そうなるとリタイア後70歳から100歳までの30年に渡り、月額10万の収入が増えるので総額3600万の受給が見込める。
当初予定の1億500万と併せて考えると、用意すべき額が6900万まで下がる事がわかった。
※ちなみに35年間で6900万貯蓄するとしても、年間年間約200万の貯蓄が必要となる。

資産による不労所得

今までの考察で貯蓄だけでは無理な事が見えてきたので、資産による不労所得でのカバーを考えていく。
基本的に年金はもらえるものと仮定して、ここからはあくまでも6900万をどう用意するかを考えていく。

資産の運用益の場合は、通常1年のサイクルで考えるので、70歳から100歳にかけて毎月15万分の利益(=年間で180万)を出せるように考え、利回りは波はあれど、安定的に年2%と仮定すると、9000万相当の資産が必要となる。

この分の資産をどうにか70歳までに作り上げる事ができれば、リスクはあれどなんとか運用益で食べていけるか算段がつく。

しかしこれでは当初予定の6900万よりも必要な額は上振れしていて、逆にハードルが高くなっているように見える。 だが実際毎年複利で資産を増やしていく事を目標にすれば、実は毎年150万ずつの資産追加で利回り2%を超えれば70歳では資産額が約9300万になる。
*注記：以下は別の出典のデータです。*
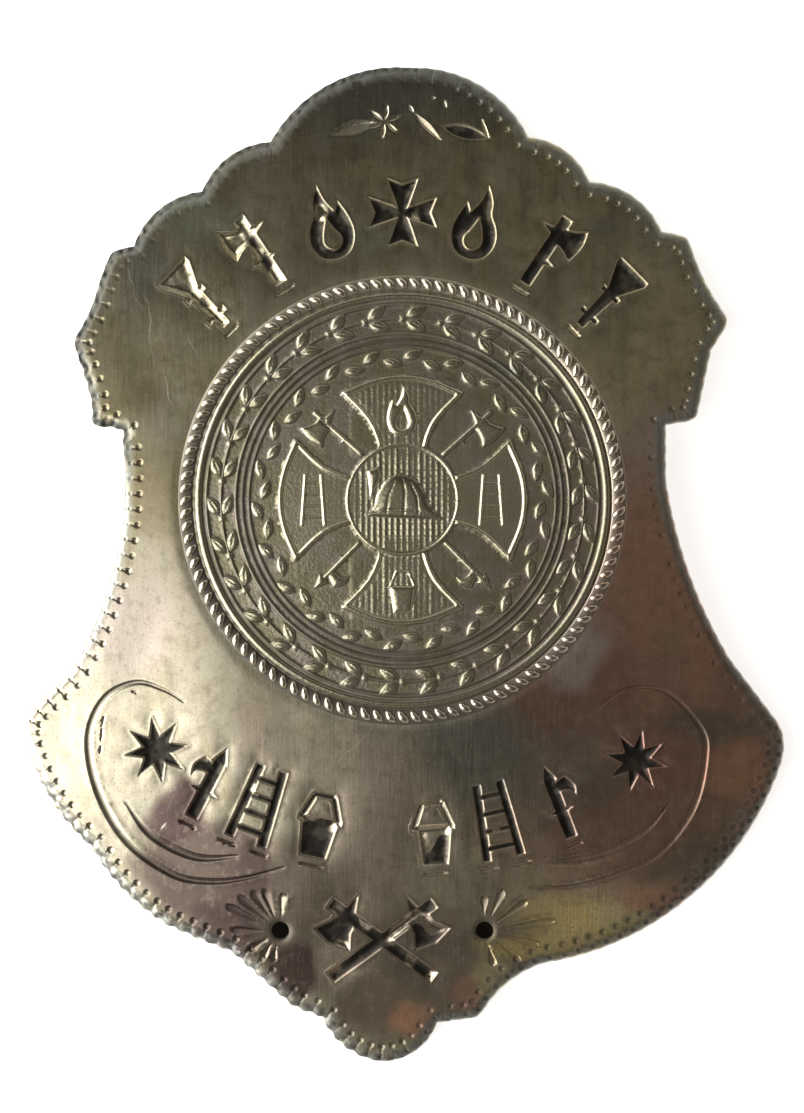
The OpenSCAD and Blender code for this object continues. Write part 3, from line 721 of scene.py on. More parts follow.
def triangulate(loops, points):
    # triangles between the first loop and the others, over all the points
    everything = np.concatenate(list(loops) + [points])
    edges = []
    first = 0
    for loop in loops:
        count = len(loop)
        edges += [(first + i, first + (i + 1) % count) for i in range(count)]
        first += count
    result = delaunay_2d_cdt([Vector(p) for p in everything], edges, [], 1, 1e-7)
    places = np.array([tuple(v) for v in result[0]])
    triangles = np.array(result[2])
    middles = places[triangles].mean(1)
    keep = np.ones(len(triangles), bool)
    for loop in loops[1:]:
        keep &= ~insideShape(middles, loop)
    triangles = triangles[keep]
    a, b, c = (places[triangles[:, k]] for k in range(3))
    area = (b[:, 0] - a[:, 0]) * (c[:, 1] - a[:, 1]) - (c[:, 0] - a[:, 0]) * (b[:, 1] - a[:, 1])
    triangles[area < 0] = triangles[area < 0][:, ::-1]
    number = {}
    for new, olds in enumerate(result[3]):
        for old in olds:
            number[old] = new
    return places, triangles, number


def addPiece(name, places, faces, material, node):
    mesh = bpy.data.meshes.new(name)
    mesh.from_pydata((places * metre).tolist(), [], faces)
    mesh.materials.append(material)
    mesh.polygons.foreach_set("use_smooth", np.ones(len(mesh.polygons), bool))
    mesh.update()
    piece = bpy.data.objects.new(name, mesh)
    bpy.context.scene.collection.objects.link(piece)
    addTarnishAndGleams(piece)
    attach(piece, "root")
    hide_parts(node)
    return piece


def addMask(piece, name, values):
    layer = piece.data.attributes.new(name, "FLOAT", "POINT")
    layer.data.foreach_set("value", np.clip(values, 0, 1).astype(np.float32))


def closedSheet(front, frontFaces, frontNumber, back, backFaces, backNumber, loops):
    # joins a front and a back that share their loops into one closed mesh
    places = np.concatenate([front, back])
    faces = [tuple(f) for f in frontFaces.tolist()]
    shift = len(front)
    faces += [(a + shift, c + shift, b + shift) for a, b, c in backFaces.tolist()]
    first = 0
    for loop, outer in loops:
        count = len(loop)
        for i in range(count):
            a = first + i
            b = first + (i + 1) % count
            wall = (frontNumber[a], frontNumber[b], backNumber[b] + shift, backNumber[a] + shift)
            faces.append(wall if outer else wall[::-1])
        first += count
    return places, faces


# Materials
def addNode(tree, kind, values=None, **settings):
    node = tree.nodes.new(kind)
    for key, value in settings.items():
        setattr(node, key, value)
    for key, value in (values or {}).items():
        if hasattr(value, "is_output"):
            tree.links.new(value, node.inputs[key])
        else:
            node.inputs[key].default_value = value
    return node


def addMath(tree, operation, a, b=0.0, clamp=False):
    return addNode(tree, "ShaderNodeMath", {0: a, 1: b}, operation=operation, use_clamp=clamp).outputs[0]


def addMix(tree, share, a, b, blend="MIX"):
    node = addNode(tree, "ShaderNodeMix", {0: share}, data_type="RGBA", blend_type=blend)
    for socket, value in ((6, a), (7, b)):
        if hasattr(value, "is_output"):
            tree.links.new(value, node.inputs[socket])
        else:
            node.inputs[socket].default_value = (*value, 1)
    return node.outputs[2]


def addNoise(tree, vector, scale, detail, rough=0.6, distortion=0.0):
    return addNode(tree, "ShaderNodeTexNoise", {
        "Vector": vector, "Scale": scale, "Detail": detail, "Roughness": rough, "Distortion": distortion},
        noise_dimensions="2D")


def addRange(tree, value, low, high, start=0.0, end=1.0):
    node = addNode(tree, "ShaderNodeMapRange", {0: value, 1: low, 2: high, 3: start, 4: end})
    node.interpolation_type = "SMOOTHSTEP"
    return node.outputs[0]


def addVector(tree, operation, values, output=0):
    return addNode(tree, "ShaderNodeVectorMath", values, operation=operation).outputs[output]


def readAttribute(tree, name, output="Fac"):
    return addNode(tree, "ShaderNodeAttribute", attribute_name=name).outputs[output]


def millimetrePlace(tree):
    place = addNode(tree, "ShaderNodeTexCoord").outputs["Object"]
    return addVector(tree, "SCALE", {0: place, 3: 1000})


def stretched(tree, vector, turn, scale):
    return addNode(tree, "ShaderNodeMapping", {
        "Vector": vector, "Rotation": (0, 0, math.radians(turn)), "Scale": scale}).outputs[0]


def spotDistance(tree, vector, middle, reach, turn=0.0):
    # distance from the middle of a spot, as a share of its reach
    mapped = addNode(tree, "ShaderNodeMapping", {
        "Vector": vector, "Location": middle, "Rotation": (0, 0, math.radians(turn)), "Scale": reach
    }, vector_type="TEXTURE").outputs[0]
    return addVector(tree, "LENGTH", {0: mapped}, "Value")


def startGroup(name, inputs, outputs):
    tree = bpy.data.node_groups.new(name, "ShaderNodeTree")
    for socket, kind, value in inputs:
        made = tree.interface.new_socket(name=socket, in_out="INPUT", socket_type=kind)
        made.default_value = value
    for socket, kind in outputs:
        tree.interface.new_socket(name=socket, in_out="OUTPUT", socket_type=kind)
    return tree, tree.nodes.new("NodeGroupInput"), tree.nodes.new("NodeGroupOutput")


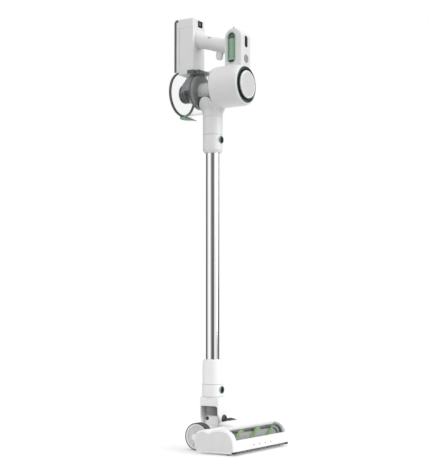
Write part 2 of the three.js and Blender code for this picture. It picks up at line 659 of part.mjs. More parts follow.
function batteryCells() {
  const rods = [-78, -58].flatMap((f) => [-10, 10].map((x) => rod(9, 957, 1064, "z", [x, f], SMALL)));
  const holders = [958, 1060].map((z) => block(-21, 21, -88.5, -48, z, z + 3));
  return joined([...holders, ...rods]);
}

// Clip round the column's foot that holds the top of the cup.
function cupBracket() {
  const front = prism([[COLUMN_FRONT + GAP, 931.1], [-12, 931.1], [-14, 937], [-20, 940.5],
    [COLUMN_FRONT + GAP, 940.5]], -24, 24, "x");
  const cheek = COLUMN_HALF + GAP;
  const arms = SIDES.map(([, s]) => block(...span(s, cheek, cheek + 2), -58, COLUMN_FRONT + 4, 931.1, 940.5));
  const bridge = block(-cheek - 2, cheek + 2, COLUMN_FRONT + GAP, COLUMN_FRONT + 4, 931.1, 940.5);
  return joined([front, bridge, ...arms]);
}

function lidRim() {
  const ring = pipe(CUP_R, 52.6, LID_FROM, LID_TO, "f", [0, CUP_Z], FINE);
  const barrel = rod(3.1, -7.6, 7.6, "x", [LID_PIN_F, LID_PIN_Z], SMALL);
  const neck = block(-7.6, 7.6, LID_PIN_F + 0.8, LID_PIN_F + 3, 940, LID_PIN_Z);
  return joined([ring, barrel, neck]).subtract(rod(1.8, -9, 9, "x", [LID_PIN_F, LID_PIN_Z], SMALL));
}

function lidLatch() {
  const lever = [[-94.5, 828.2], [-76, 828.2], [-71, 826.5], [-66, 821.5], [-54, 817.6], [-54, 815.2],
    [-68, 817.2], [-80, 817.7], [-90, 820.2], [-94.5, 824]];
  return prism(lever, -9, 9, "x").subtract(rod(1.9, -12, 12, "x", [LATCH_F, LATCH_Z], SMALL));
}

function buildHandheld() {
  const fan = [0, FAN_Z];
  piece("neck_funnel", neckFunnel(), WHITE);
  piece("motor_housing", motorHousing(), WHITE);
  piece("front_housing", frontHousing(), WHITE);
  piece("handle_grip", handleGrip(), WHITE);
  piece("fan_motor", turned([[0, 29], [3, 29], [3, 42], [24, 42], [24, 54], [48.6, 54], [48.6, 57], [24, 57],
    [24, 76], [0, 76]], "f", fan, FINE), STEEL);
  piece("impeller", turned([[3.3, 26], [9, 26], [13, 36], [31, 37], [31, 40], [3.3, 40], [3.3, 26]],
    "f", fan, FINE), MID_GREY);
  piece("pre_filter", rod(44, 20.5, 25.6, "f", fan, FINE), FILTER);
  piece("exhaust_ring", turned([[37.3, 90], [47.2, 90], [47.2, 98.2], [45.5, 99.8], [39.5, 99], [37.3, 96.5],
    [37.3, 90]], "f", fan, FINE), DEEP_GREEN);
  const cap = [[0, 93], [36.8, 93], [36.8, 102.3], [35.4, 103.8], [0, 104.6]];
  piece("exhaust_cap", turned(cap, "f", fan, FINE), WHITE);
  piece("exhaust_filter", pipe(36, 14, 79, 92.6, "f", fan, FINE), FILTER);

  for (const [name, side] of SIDES) {
    piece("side_window_" + name, prism(podWindow(GAP), ...span(side, 18.8, 23.3), "x"), SAGE);
  }
  piece("status_lens", prism(statusSlot(GAP), 95.5, 97.8, "f"), GLOSS_BLACK);
  piece("mode_button", rod(10.2, 94, 98.9, "f", [0, MODE_Z], MID), MID_GREY);
  piece("trigger", trigger(), WHITE);
  piece("thumb_button", thumbPlug(14.8, 18.8, 0), WHITE);

  piece("column_shell", columnShell(), WHITE);
  piece("column_cap", columnCap(), WHITE);
  piece("column_back", columnBack(), DARK_GREY);
  piece("battery_cells", batteryCells(), SAGE);
  const [x0, x1, z0, z1] = DISPLAY;
  piece("display_panel", block(x0, x1, COLUMN_FRONT - 2.2, COLUMN_FRONT + 0.2, z0, z1), GLOSS_BLACK);

  piece("dust_cup", dustCup(), CLEAR);
  piece("cyclone_drum", cyclone(), SMOKE);
  piece("cyclone_core", pipe(22.8, 20.4, -22.6, 15, "f", [0, CUP_Z], FINE), SMOKE);
  piece("cup_bracket", cupBracket(), DARK_GREY);
  piece("lid_rim", lidRim(), DARK_GREY);
  piece("lid_window", rod(52.3, -93.5, -91.5, "f", [0, CUP_Z], FINE), CLEAR);
  piece("lid_latch", lidLatch(), SAGE);
}

buildFloorHead();
buildWheels();
buildNeckJoint();
buildWand();
buildHandheld();

export default group;
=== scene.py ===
import json
import math
import random

import bmesh
import bpy
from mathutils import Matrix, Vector


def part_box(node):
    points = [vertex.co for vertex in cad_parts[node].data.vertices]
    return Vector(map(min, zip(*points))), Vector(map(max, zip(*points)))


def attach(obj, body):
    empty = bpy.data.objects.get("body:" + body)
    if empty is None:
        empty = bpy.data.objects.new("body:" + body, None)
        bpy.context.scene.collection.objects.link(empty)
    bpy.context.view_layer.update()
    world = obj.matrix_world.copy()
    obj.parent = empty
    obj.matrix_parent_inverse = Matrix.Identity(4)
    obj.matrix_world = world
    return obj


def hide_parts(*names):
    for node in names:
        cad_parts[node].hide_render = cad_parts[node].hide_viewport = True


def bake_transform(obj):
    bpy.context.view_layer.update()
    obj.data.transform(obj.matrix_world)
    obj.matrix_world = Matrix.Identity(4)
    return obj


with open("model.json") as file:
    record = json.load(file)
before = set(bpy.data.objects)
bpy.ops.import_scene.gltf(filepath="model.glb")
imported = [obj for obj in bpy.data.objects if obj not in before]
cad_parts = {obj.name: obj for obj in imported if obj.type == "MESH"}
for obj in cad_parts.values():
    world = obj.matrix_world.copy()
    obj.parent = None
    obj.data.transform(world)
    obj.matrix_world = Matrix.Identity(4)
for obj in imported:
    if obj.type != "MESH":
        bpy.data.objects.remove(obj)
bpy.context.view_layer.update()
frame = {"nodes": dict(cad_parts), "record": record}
random.seed(7)

# Lengths are in millimetres as (x, f, z), where f runs forwards from the wand's axis.
SETBACK = 21.5  # from the wand's axis to the frame's origin
ROUND = 72  # segments of a turned piece
WAND = (0, 0)  # the wand's axis
SIDES = (("left", -1), ("right", 1))


def to_frame(x, f, z):
    return Vector((x, SETBACK - f, z)) * 0.001


def extent(node):
    """x0, x1, f0, f1, z0, z1 of a CAD node."""
    lo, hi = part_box(node)
    return (lo.x * 1000, hi.x * 1000, SETBACK - hi.y * 1000, SETBACK - lo.y * 1000,
            lo.z * 1000, hi.z * 1000)


def middle(node):
    x0, x1, f0, f1, z0, z1 = extent(node)
    return (x0 + x1) / 2, (f0 + f1) / 2, (z0 + z1) / 2


def span(s, near, far):
    """The x limits, in rising order, of what lies from near to far on the side of sign s."""
    return sorted((near * s, far * s))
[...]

となると、年金+貯金の年200万よりハードルは低くなる事がわかる。
※もちろん相場品なので、ここまでうまくいく確証はどこにもないが、それは全て同じなので無視。

就労による報酬

最後にリタイア後も仕事を続ける事で、報酬を発生させる方法を考える。 この場合だと、資産での利回りがないと想定した場合月額で15万の報酬を得る必要がある。
※ちなみに年金受給が始まる前の5年間は25万全額必要。

一応毎年50万ずつ投資を行い、年2%の利回りで運用した場合には70歳時点で約3000万の資産となり、運用益が月5万程度出せると計算しても10万は稼がないといけなくなる。

つまり一般的なミレニアル世代は、65歳以降も働かなくてはならないというのが見えてくる。
そうなった時に、体力がない老人達としてどのように稼ぐのかを視野に入れたスキルセットを考えなければミレニアル世代は生き残る事ができない。

結論

老後の資金の工面について考えてみたが、結果として我々世代は悲観的シナリオ内とは言え、働かなくてはならない。
※もちろん働くとは、対価としての報酬を教授できる価値が提供できればなんでも良い。

そうなった時に果たして、この時代の流れが早いなか成長すべき30代をぬるま湯で過ごしていいのだろうか?
来るべき時に備えて武器を準備する必要がある。と私は思う。

その上で資産形成や年金など収入の多角化を図り、リスク分散しながらも現在の時間を武器にとってリバレッジを効かせていく必要があるのだろう。